Appearing on the same programme, the shadow paymaster general Jonathan Ashworth called for an immediate pause to arms sales.

He said: "We should be pausing arms sales in order to stop any arms that would be used in that Rafah offensive.”

“We do not want this Rafah offensive to go ahead, it would be completely catastrophic.

“The Americans have said they are not going to hand over arms which could be used in a Rafah offensive. I am saying that we should adopt a similar position.

“We should not sell British-made weapons or components that should be used in this Rafah offensive.

"A full-scale offensive into Rafah would be catastrophic beyond description.

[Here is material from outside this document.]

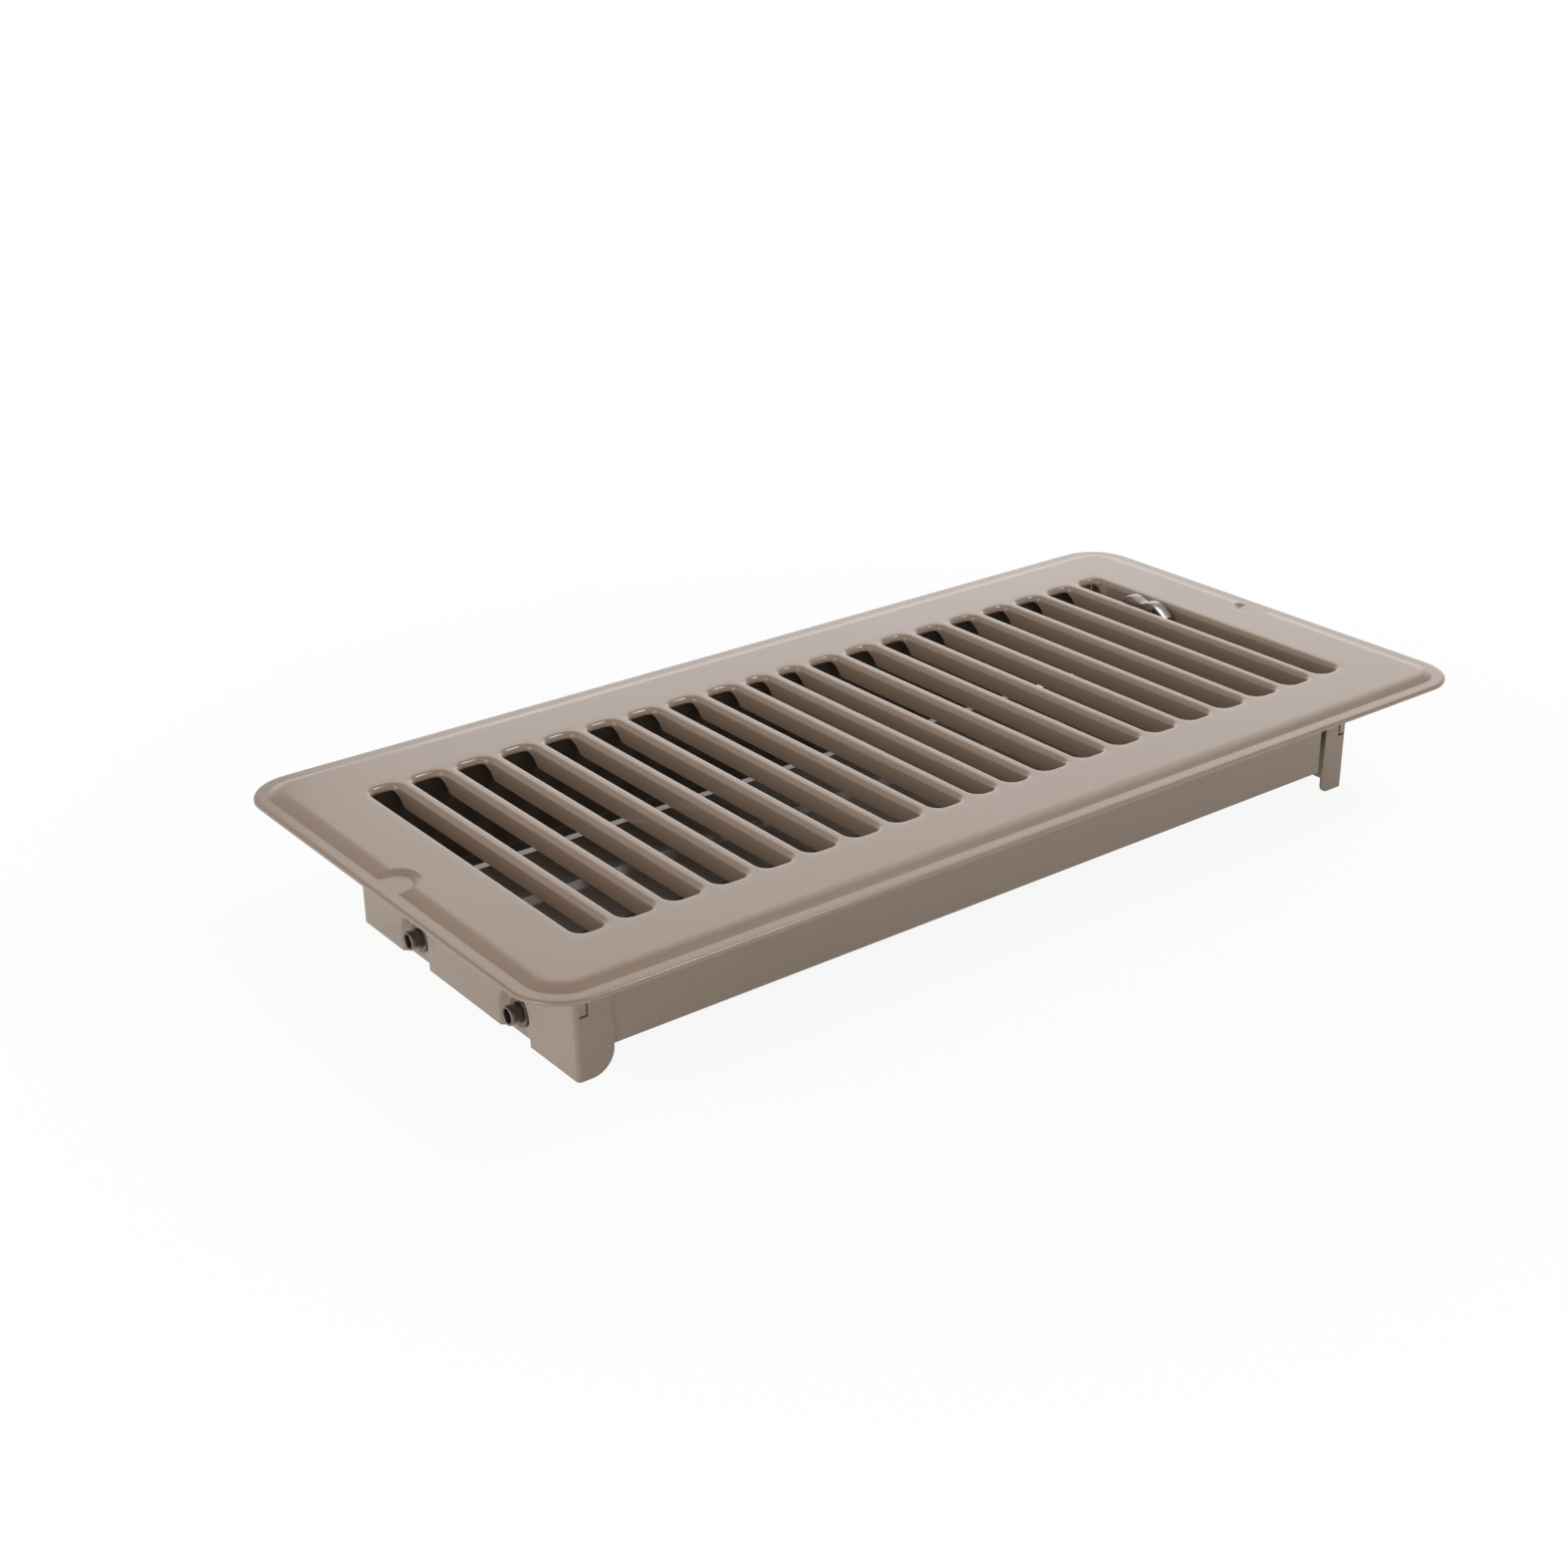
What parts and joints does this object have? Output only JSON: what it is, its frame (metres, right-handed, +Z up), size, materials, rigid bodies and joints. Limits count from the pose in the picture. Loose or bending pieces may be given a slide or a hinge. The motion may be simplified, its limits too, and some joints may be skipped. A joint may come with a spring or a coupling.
{
  "type": "floor register",
  "caption": "Stamped steel floor register for a 4 x 10 in duct opening, with a two-blade damper and a thumb lever, shut.",
  "frame": {"origin": "middle of the register at the level of the end panels' bottom edges", "axes": "+X along the length towards the lever's end, +Y across, +Z up towards the room"},
  "size_m": [0.29, 0.14, 0.0362],
  "materials": {
    "painted_steel": "satin taupe enamel",
    "pivot_steel": "dark bare steel",
    "lever_steel": "bright zinc-plated steel"
  },
  "bodies": {
    "root": {"face_plate": "painted_steel", "front_side_wall": "painted_steel", "rear_side_wall": "painted_steel", "left_end_panel": "painted_steel", "right_end_panel": "painted_steel", "front_left_washer": "pivot_steel", "front_right_washer": "pivot_steel", "rear_left_washer": "pivot_steel", "rear_right_washer": "pivot_steel"},
    "rear_blade": {"rear_blade": "painted_steel", "rear_left_pivot": "pivot_steel", "rear_right_pivot": "pivot_steel", "rear_crank_pin": "lever_steel"},
    "front_blade": {"front_blade": "painted_steel", "front_left_pivot": "pivot_steel", "front_right_pivot": "pivot_steel", "front_crank_pin": "lever_steel"},
    "link": {"link_bar": "lever_steel", "lever": "lever_steel", "lever_rivets": "lever_steel"}
  },
  "joints": [
    {"name": "rear_blade_turn", "type": "hinge", "parent": "root", "child": "rear_blade", "pos_m": [0, 0.0225, 0.0057], "axis": [1, 0, 0], "range_deg": [0, 90]},
    {"name": "front_blade_turn", "type": "hinge", "parent": "root", "child": "front_blade", "pos_m": [0, -0.0225, 0.0057], "axis": [1, 0, 0], "range_deg": [0, 90]},
    {"name": "link_swing", "type": "hinge", "parent": "rear_blade", "child": "link", "pos_m": [0.1153, 0.0324, 0.0156], "axis": [1, 0, 0], "range_deg": [-90, 0]}
  ],
  "couplings": [
    {"joint": "front_blade_turn", "follows": "rear_blade_turn", "ratio": 1},
    {"joint": "link_swing", "follows": "rear_blade_turn", "ratio": -1}
  ]
}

"I think there are over a million people and 600,000 children (involved). We have been calling for an immediate ceasefire for some time. I strongly believe we need a ceasefire.

“We need international aid into the region but I do not want to see an offensive go into Rafah.”

Lord Cameron also appeared on Sunday with Laura Kuenssberg, where he was asked about the suspension of funding to UNRWA, the UN agency which provides most of the aid in Gaza.

Israel has accused members of the organisation of being part of terrorist groups and taking part in the October 7 attacks, a claim for which it has provided no evidence according to an independent review.

That was enough for some nations to restore funding, but Lord Cameron said he was being "more demanding" and that the UK is waiting for the findings of a second report.